La democracia acaba allí donde comienza la razón de estado. La frase, por convicción maquiavélica o por constatación realista, hubiera podido firmarla cualquiera, pero la lanzó hace más de veinte años Charles Pasqua, ex ministro francés de Interior, ex gorila de los SAC o servicios de acción cívica del gaullismo del tipo bate de béisbol, ex político corrupto, ex traficante de petróleo, ex traficante de armas, extraditador.

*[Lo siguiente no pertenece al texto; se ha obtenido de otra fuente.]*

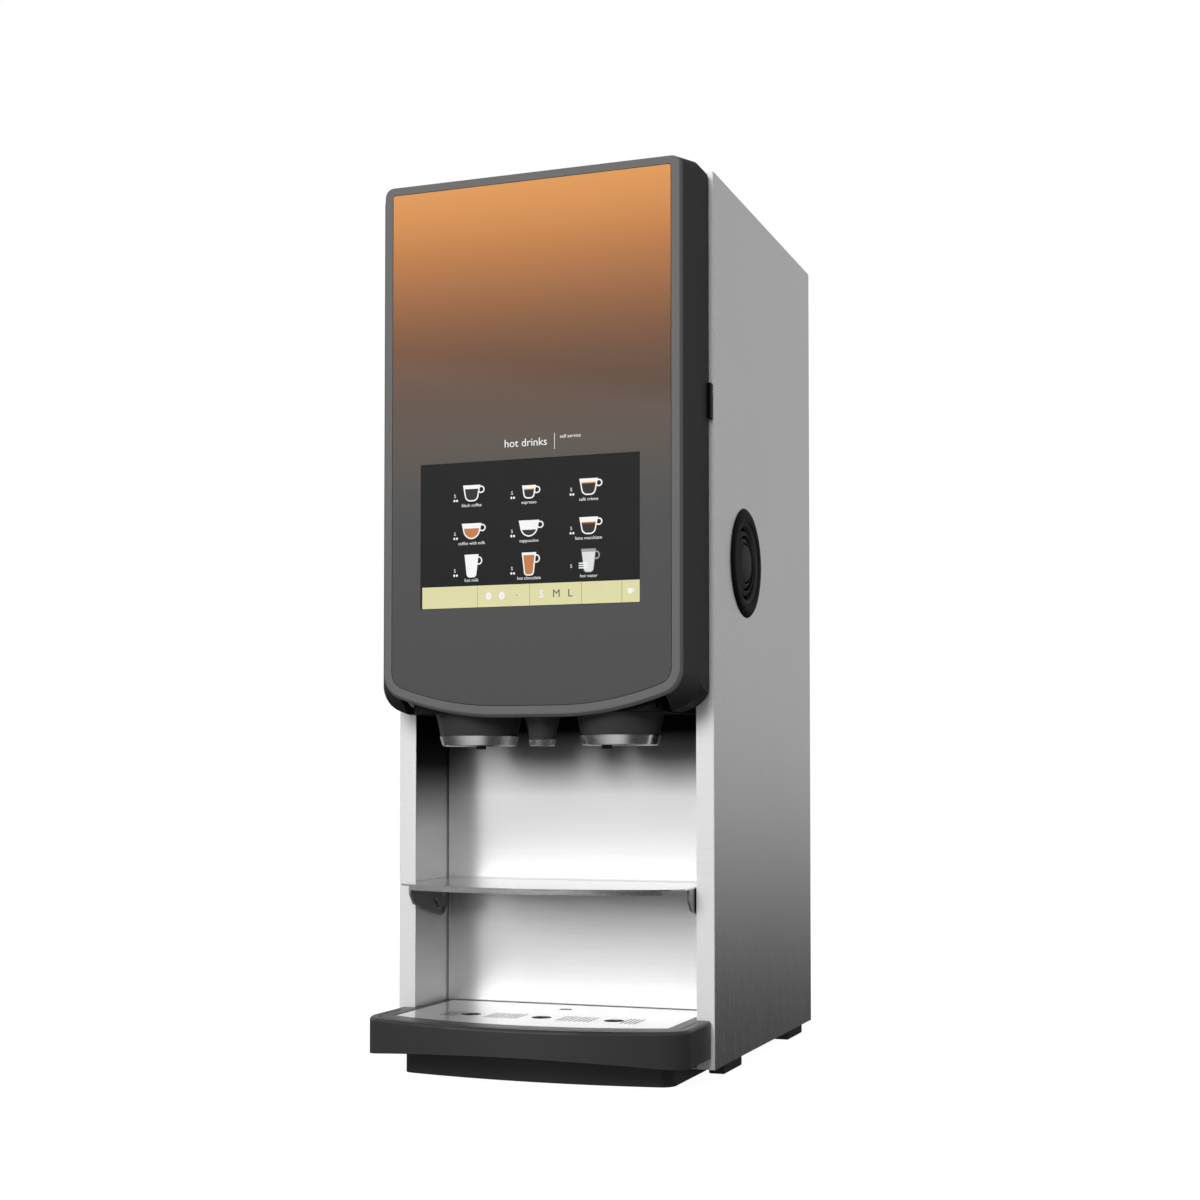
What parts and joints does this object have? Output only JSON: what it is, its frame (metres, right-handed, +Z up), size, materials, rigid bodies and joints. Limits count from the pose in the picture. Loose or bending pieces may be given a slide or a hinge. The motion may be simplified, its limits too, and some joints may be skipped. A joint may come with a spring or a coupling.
{
  "type": "hot drinks vending machine",
  "caption": "Table-top hot coffee vending machine with a hinged touch-screen door, canisters, mixers, boiler, fold-up cup shelf and drip tray.",
  "frame": {"origin": "on the floor, under the middle of the machine's bounding box", "axes": "+Z up; -Y is the front, with the door and the cup niche; +X is the right-hand side seen from the front, with the vent"},
  "size_m": [0.3382, 0.5212, 0.8805],
  "materials": {
    "brushed_panel": "vertical brushed stainless, satin",
    "bright_stainless": "fine brushed stainless, bright",
    "zinc_sheet": "plain galvanised sheet",
    "steel_hardware": "turned steel",
    "dark_steel": "darkened steel sheet",
    "foot_rubber": "moulded rubber",
    "black_moulding": "fine-textured moulding",
    "tray_moulding": "fine-textured dark grey moulding",
    "float_orange": "orange float",
    "bright_chrome": "polished plating",
    "door_moulding": "satin dark grey moulding",
    "printed_film": "printed graded film",
    "display_glass": "display glass over a metal can",
    "circuit_board": "solder-resist board",
    "canister_plastic": "natural moulded plastic",
    "canister_lid": "black moulded plastic",
    "auger_plastic": "white moulded plastic",
    "bowl_plastic": "frosted moulded plastic",
    "motor_case": "plated motor case",
    "silicone_hose": "silicone rubber hose",
    "vent_moulding": "satin black moulding",
    "boiler_lagging": "foam lagging",
    "valve_body": "moulded valve body and coil",
    "supply_case": "folded aluminium case"
  },
  "bodies": {
    "cabinet": {"side_panel_left": "brushed_panel", "side_panel_right": "brushed_panel", "top_cover": "brushed_panel", "rear_panel": "zinc_sheet", "screws": "steel_hardware", "base_pan": "zinc_sheet", "rubber_feet": "foot_rubber", "plinth": "black_moulding", "niche_liner": "bright_stainless", "shelf_pins": "steel_hardware", "dispense_head": "black_moulding", "drink_outlet_left": "black_moulding", "drink_outlet_right": "black_moulding", "hot_water_nozzle": "black_moulding", "nozzle_rings": "bright_chrome", "hinge_bracket_top": "steel_hardware", "hinge_bracket_bottom": "steel_hardware", "chassis_deck": "zinc_sheet", "mounting_wall": "zinc_sheet", "canister_shelf": "zinc_sheet", "mixer_bracket": "zinc_sheet", "canister_lids": "canister_lid", "auger_motors": "motor_case", "whipper_motors": "motor_case", "drink_hoses": "silicone_hose", "vent_cowl": "vent_moulding", "fan_housing": "black_moulding", "boiler_tank": "boiler_lagging", "water_valves": "valve_body", "control_board": "circuit_board", "power_supply": "supply_case", "mains_inlet": "black_moulding", "canister_left": "canister_plastic", "mixing_bowl_left": "bowl_plastic", "canister_middle": "canister_plastic", "mixing_bowl_middle": "bowl_plastic", "canister_right": "canister_plastic", "mixing_bowl_right": "bowl_plastic"},
    "door": {"door_shell": "door_moulding", "front_film": "printed_film", "touch_display": "display_glass", "display_board": "circuit_board", "door_inner_cover": "zinc_sheet", "door_catch": "black_moulding"},
    "shelf": {"cup_shelf": "bright_stainless", "shelf_ears": "dark_steel"},
    "tray": {"drip_tray": "tray_moulding"},
    "grate": {"tray_grate": "bright_stainless"},
    "float": {"tray_float": "float_orange"},
    "fan_rotor": {"fan_rotor": "black_moulding"},
    "power_rocker": {"power_rocker": "black_moulding"},
    "auger_left": {"auger_left": "auger_plastic"},
    "impeller_left": {"impeller_left": "auger_plastic"},
    "elbow_left": {"canister_elbow_left": "canister_lid"},
    "auger_middle": {"auger_middle": "auger_plastic"},
    "impeller_middle": {"impeller_middle": "auger_plastic"},
    "elbow_middle": {"canister_elbow_middle": "canister_lid"},
    "auger_right": {"auger_right": "auger_plastic"},
    "impeller_right": {"impeller_right": "auger_plastic"},
    "elbow_right": {"canister_elbow_right": "canister_lid"}
  },
  "joints": [
    {"name": "door_hinge", "type": "hinge", "parent": "cabinet", "child": "door", "pos_m": [-0.161, -0.1441, 0.6], "axis": [0, 0, -1], "range_deg": [0, 100]},
    {"name": "shelf_fold", "type": "hinge", "parent": "cabinet", "child": "shelf", "pos_m": [0, -0.0815, 0.17], "axis": [-1, 0, 0], "range_deg": [0, 90]},
    {"name": "tray_slide", "type": "slide", "parent": "cabinet", "child": "tray", "axis": [0, -1, 0], "range_m": [0, 0.16]},
    {"name": "grate_lift", "type": "slide", "parent": "tray", "child": "grate", "axis": [0, 0, 1], "range_m": [0, 0.03]},
    {"name": "float_rise", "type": "slide", "parent": "tray", "child": "float", "axis": [0, 0, 1], "range_m": [0, 0.008]},
    {"name": "fan_spin", "type": "hinge", "parent": "cabinet", "child": "fan_rotor", "pos_m": [0.15, -0.0216, 0.5105], "axis": [1, 0, 0], "continuous": true},
    {"name": "power_switch", "type": "hinge", "parent": "cabinet", "child": "power_rocker", "pos_m": [0.1, 0.2561, 0.076], "axis": [1, 0, 0], "range_deg": [-6, 6]},
    {"name": "auger_left_spin", "type": "hinge", "parent": "cabinet", "child": "auger_left", "pos_m": [-0.1, -0.0271, 0.632], "axis": [0, 1, 0], "continuous": true},
    {"name": "whipper_left_spin", "type": "hinge", "parent": "cabinet", "child": "impeller_left", "pos_m": [-0.1, -0.0471, 0.508], "axis": [0, 1, 0], "continuous": true},
    {"name": "elbow_left_turn", "type": "hinge", "parent": "cabinet", "child": "elbow_left", "pos_m": [-0.1, -0.1131, 0.632], "axis": [0, 1, 0], "range_deg": [0, 180]},
    {"name": "auger_middle_spin", "type": "hinge", "parent": "cabinet", "child": "auger_middle", "pos_m": [0, -0.0271, 0.632], "axis": [0, 1, 0], "continuous": true},
    {"name": "whipper_middle_spin", "type": "hinge", "parent": "cabinet", "child": "impeller_middle", "pos_m": [0, -0.0471, 0.508], "axis": [0, 1, 0], "continuous": true},
    {"name": "elbow_middle_turn", "type": "hinge", "parent": "cabinet", "child": "elbow_middle", "pos_m": [0, -0.1131, 0.632], "axis": [0, 1, 0], "range_deg": [0, 180]},
    {"name": "auger_right_spin", "type": "hinge", "parent": "cabinet", "child": "auger_right", "pos_m": [0.1, -0.0271, 0.632], "axis": [0, 1, 0], "continuous": true},
    {"name": "whipper_right_spin", "type": "hinge", "parent": "cabinet", "child": "impeller_right", "pos_m": [0.1, -0.0471, 0.508], "axis": [0, 1, 0], "continuous": true},
    {"name": "elbow_right_turn", "type": "hinge", "parent": "cabinet", "child": "elbow_right", "pos_m": [0.1, -0.1131, 0.632], "axis": [0, 1, 0], "range_deg": [0, 180]}
  ]
}
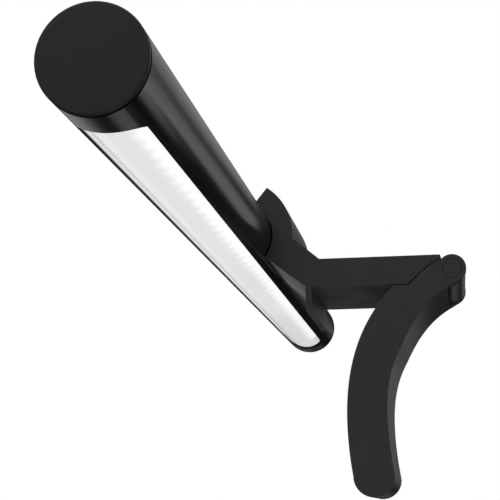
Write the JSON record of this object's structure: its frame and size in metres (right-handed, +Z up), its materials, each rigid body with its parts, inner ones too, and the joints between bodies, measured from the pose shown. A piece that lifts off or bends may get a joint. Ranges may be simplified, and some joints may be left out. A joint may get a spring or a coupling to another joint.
{
  "type": "monitor light bar",
  "caption": "Round black lamp bar with a milky curved diffuser, held by magnets in the cradle of a bracket that hooks on a screen's top edge with a sprung curved counterweight.",
  "frame": {"origin": "middle of the bracket arm's underside, where the bracket rests on the screen's top edge", "axes": "+X along the lamp bar, +Y towards the back of the screen, +Z up"},
  "size_m": [0.448, 0.0902, 0.1052],
  "materials": {
    "black_anodised_tube": "satin black anodised",
    "end_cap_plastic": "matte moulded",
    "bracket_plastic": "fine matte texture",
    "milky_diffuser": "frosted translucent",
    "white_reflector": "smooth white",
    "bush_plastic": "smooth",
    "bare_aluminium": "mill finish",
    "bright_steel": "plated",
    "ballast_iron": "machined and oiled",
    "black_silicone": "soft matte",
    "led_board_white": "white solder mask",
    "circuit_board": "green solder mask"
  },
  "bodies": {
    "bracket_body": {"bracket": "bracket_plastic", "seat_liner": "black_silicone", "torsion_spring": "bright_steel", "hinge_bush_left": "bush_plastic", "hinge_bush_right": "bush_plastic", "cradle_magnet_1": "bright_steel", "cradle_magnet_2": "bright_steel", "cradle_magnet_3": "bright_steel", "cradle_magnet_4": "bright_steel"},
    "lamp": {"bar_tube": "black_anodised_tube", "diffuser": "milky_diffuser", "reflector": "white_reflector", "led_board": "led_board_white", "chassis": "bare_aluminium", "driver_board": "circuit_board", "radio_module": "circuit_board", "usb_c_port": "bright_steel", "keeper_plate": "bright_steel", "power_lead": "black_silicone", "end_plug_left": "end_cap_plastic", "cap_gasket_left": "black_silicone", "end_cap_left": "end_cap_plastic", "end_plug_right": "end_cap_plastic", "cap_gasket_right": "black_silicone", "end_cap_right": "end_cap_plastic", "end_plug_screw_left_1": "bright_steel", "end_plug_screw_left_2": "bright_steel", "end_plug_screw_right_1": "bright_steel", "end_plug_screw_right_2": "bright_steel"},
    "counterweight": {"counterweight_shell": "bracket_plastic", "ballast": "ballast_iron", "counterweight_cover": "bracket_plastic", "grip_pad": "black_silicone", "hinge_pin": "bright_steel", "pin_cap_left": "bracket_plastic", "pin_cap_right": "bracket_plastic", "cover_screw_1": "bright_steel", "cover_screw_2": "bright_steel", "cover_screw_3": "bright_steel", "cover_screw_4": "bright_steel"}
  },
  "joints": [
    {"name": "bar_tilt", "type": "hinge", "parent": "bracket_body", "child": "lamp", "pos_m": [0, -0.0386, 0.01889], "axis": [1, 0, 0], "range_deg": [-12.5, 12.5]},
    {"name": "counterweight_swing", "type": "hinge", "parent": "bracket_body", "child": "counterweight", "pos_m": [0, 0.0344, 0.00498], "axis": [1, 0, 0], "range_deg": [0, 70], "stiffness_Nm_per_rad": 0.12, "springref_deg": -51.57}
  ]
}
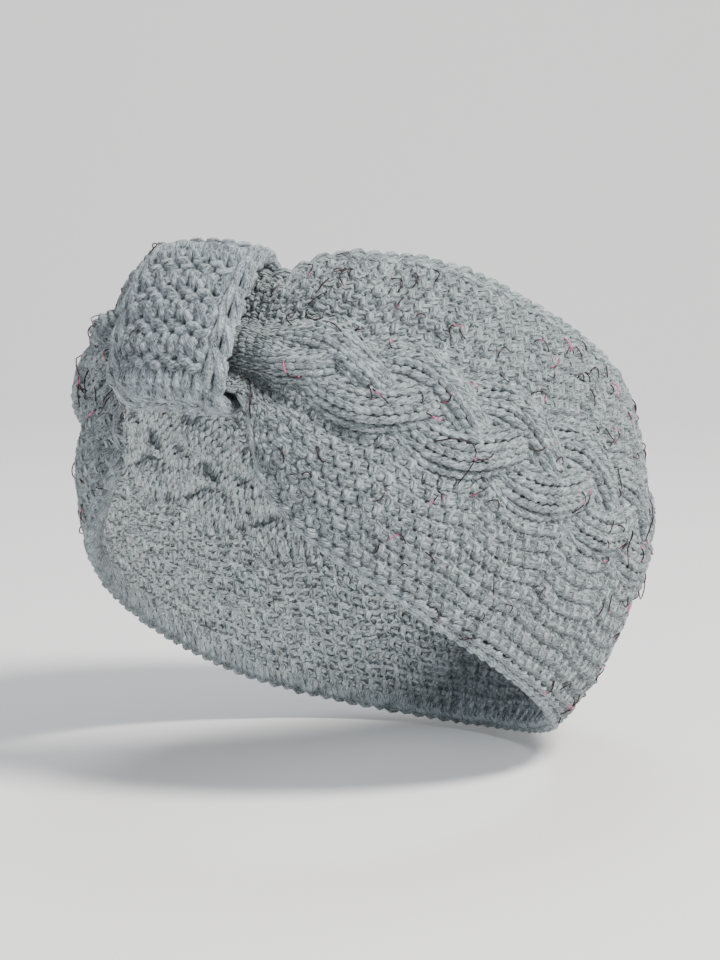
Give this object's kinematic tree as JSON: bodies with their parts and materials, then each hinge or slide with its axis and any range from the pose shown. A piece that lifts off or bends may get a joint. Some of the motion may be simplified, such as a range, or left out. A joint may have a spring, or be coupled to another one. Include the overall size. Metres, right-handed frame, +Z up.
{
  "type": "ear warmer headband",
  "caption": "Wide knitted ear warmer headband with a plait along its middle, gathered at the front by a knitted keeper loop.",
  "frame": {"origin": "middle of the hollow that the head fills, at the height of the middle of the plait", "axes": "+Z up as worn on a level head, -Y the way the wearer faces, +X towards the wearer's left"},
  "size_m": [0.173, 0.1964, 0.164],
  "materials": {
    "band_yarn": "soft matt knitted yarn with a thin metallic filament",
    "keeper_yarn": "soft matt knitted yarn in garter stitch"
  },
  "bodies": {
    "root": {"band": "band_yarn", "keeper": "keeper_yarn"}
  },
  "joints": []
}
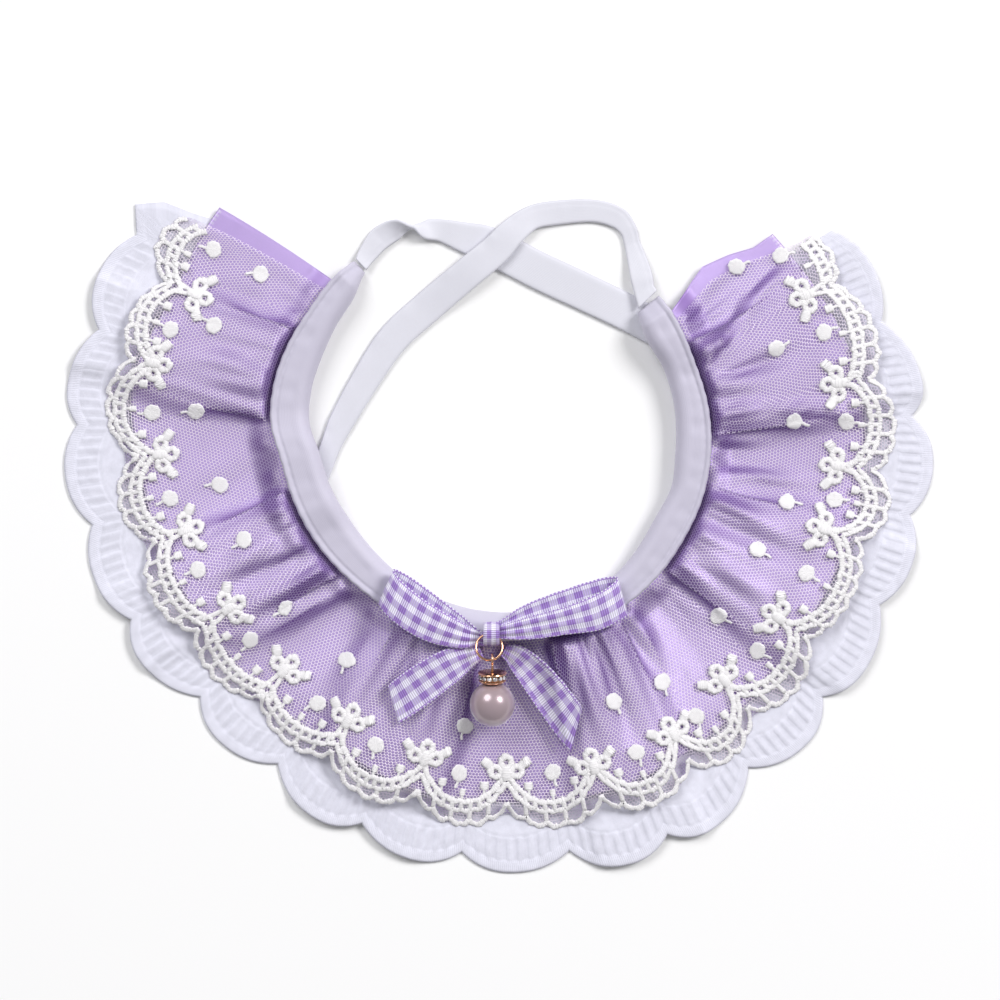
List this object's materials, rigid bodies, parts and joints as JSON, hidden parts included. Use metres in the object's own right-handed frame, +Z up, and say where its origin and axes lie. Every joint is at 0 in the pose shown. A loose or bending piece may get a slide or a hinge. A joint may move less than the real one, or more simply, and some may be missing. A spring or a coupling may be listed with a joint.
{
  "type": "cat bib collar",
  "caption": "Ruffled bib collar for a cat, laid flat: neck tape with crossed ties, lace, satin and tulle frill, gingham bow and pearl charm.",
  "frame": {"origin": "on the surface it lies on, under the middle of its bounding box", "axes": "+X to the right as it lies, along the ruffle's widest reach; +Y from the bow towards the ties; +Z up, out of the surface"},
  "size_m": [0.1994, 0.1546, 0.0142],
  "materials": {
    "white_cotton": "woven cotton lace, matt",
    "lilac_satin": "satin weave, soft sheen",
    "lilac_tulle": "fine net with white embroidery",
    "white_tape": "smooth folded tape",
    "lilac_gingham": "crisp checked ribbon",
    "rose_gold": "polished plating",
    "pearl_white": "pearl lustre"
  },
  "bodies": {
    "root": {"cotton_lace_ruffle": "white_cotton", "satin_ruffle": "lilac_satin", "tulle_lace_ruffle": "lilac_tulle", "neckband": "white_tape", "tie_left": "white_tape", "tie_right": "white_tape", "bow_loop_left": "lilac_gingham", "bow_loop_right": "lilac_gingham", "bow_tail_left": "lilac_gingham", "bow_tail_right": "lilac_gingham", "bow_knot": "lilac_gingham"},
    "ring": {"jump_ring": "rose_gold"},
    "charm": {"eye_pin": "rose_gold", "pearl_cap": "rose_gold", "pearl": "pearl_white"}
  },
  "joints": [
    {"name": "ring_swing", "type": "hinge", "parent": "root", "child": "ring", "pos_m": [-0.00216, -0.02241, 0.00976], "axis": [-1, 0, 0], "range_deg": [0, 75]},
    {"name": "pearl_swing", "type": "hinge", "parent": "ring", "child": "charm", "pos_m": [-0.00146, -0.02813, 0.01129], "axis": [-1, 0, 0], "range_deg": [0, 80]}
  ]
}
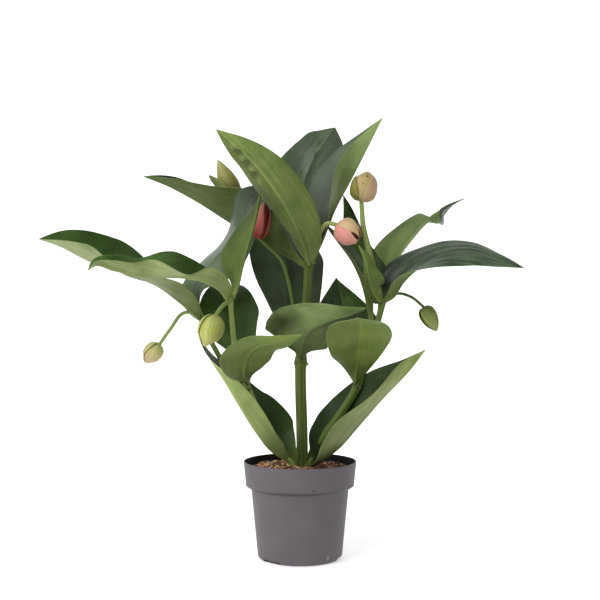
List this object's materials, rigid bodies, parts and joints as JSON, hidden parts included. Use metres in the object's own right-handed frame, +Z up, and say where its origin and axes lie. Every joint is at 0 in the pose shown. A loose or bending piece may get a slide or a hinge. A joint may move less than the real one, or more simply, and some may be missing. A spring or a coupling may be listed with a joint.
{
  "type": "potted rose grape plant",
  "caption": "Rose grape plant in a plastic nursery pot: branched upright stem, folded leathery leaves in pairs, and closed flower buds of overlapping bracts on long stalks",
  "frame": {"origin": "centre of the pot's flat base, on the floor", "axes": "+Z up; -Y is the side that faces the viewer; X runs across the widest spread of the leaves"},
  "size_m": [0.6077, 0.3428, 0.5517],
  "materials": {
    "pot": "fine matte moulded plastic",
    "soil": "matte damp peat and coir crumbs",
    "stem": "satin green bark, brown on the edges",
    "leaf": "leathery blade, waxy above and pale below",
    "bud_ochre": "satin bracts, ochre flushed with pink and olive",
    "bud_lime": "satin bracts, yellow green with darker veins",
    "bud_pink": "satin bracts, pink with cream edges",
    "bud_olive": "satin bracts, olive green",
    "bud_red": "satin bracts, dark red with brown edges"
  },
  "bodies": {
    "root": {"pot": "pot", "soil": "soil", "stems": "stem", "leaf_top_front": "leaf", "leaf_top_back": "leaf", "leaf_top_right": "leaf", "leaf_top_left": "leaf", "leaf_middle_back": "leaf", "leaf_middle_front": "leaf", "leaf_left_low_front": "leaf", "leaf_left_low_back": "leaf", "leaf_right_low_front": "leaf", "leaf_right_low_back": "leaf", "leaf_far_left": "leaf", "leaf_far_left_inner": "leaf", "leaf_left_drooping": "leaf", "leaf_left_upright": "leaf", "leaf_right_upper": "leaf", "leaf_far_right": "leaf", "leaf_right_front": "leaf", "leaf_right_inner": "leaf", "leaf_right_upright": "leaf", "leaf_base_left": "leaf", "leaf_base_right": "leaf", "bud_top_left": "bud_ochre", "bud_left_front": "bud_lime", "bud_far_left": "bud_lime", "bud_pink": "bud_pink", "bud_top_right": "bud_ochre", "bud_right": "bud_olive", "bud_red": "bud_red"}
  },
  "joints": []
}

En aquella misma época en la que se pronunció esa frase, Laurent Fabius que venía de ser primer ministro socialista bajo la presidencia de François Mitterrand, fue preguntado por los atentados de los GAL y la presumible implicación del Gobierno socialista español en la trama. «Nunca me vi obligado a dar ese tipo de órdenes (la de organizar un grupo parapolicial), pero si hubiera tenido que hacerlo, lo habría hecho». Que nadie se olvide de que esa es nuestra democracia, una democracia hecha de razones. De estado y de mercado, principalmente, pero también de otros intereses, muchas veces personales, algunos vergonzosamente miserables.

Veinticinco años después de estas sentencias y un mes después del último atentado mortal de ETA, la democracia vuelve a exigir condenas judiciales, pero también condenas éticas olvidando que ella apenas condenó judicialmente sus propios excesos, que sigue sin condenarlos éticamente y que continúa encogiéndose de hombros ante vulneraciones de derechos humanos que se siguen sucediendo en su seno. No es cuestión de trivializar esta última muerte, ni de compararla con otras o con otros sufrimientos, ni de justificarla. Sólo se trata de no instrumentalizarla. Porque la condena ética que se busca sólo esconde una instrumentalización política. Porque algunos de los que buscan esa condena, esconden muchos silencios.

La condena hace tiempo que existe, la de todo un país sentenciado por razones de estado, un país lamentablemente sumido en la mediocridad política. Condenémonos a no olvidarnos, a no resignarnos, a querer una vida mejor, a desear una tierra libre que pertenezca a aquellos que quieran compartirla, para que deje de estar sometida a aquellos que quieren repartírsela, a aquellos que de hecho se la están repartiendo. Esa sería la mejor condena.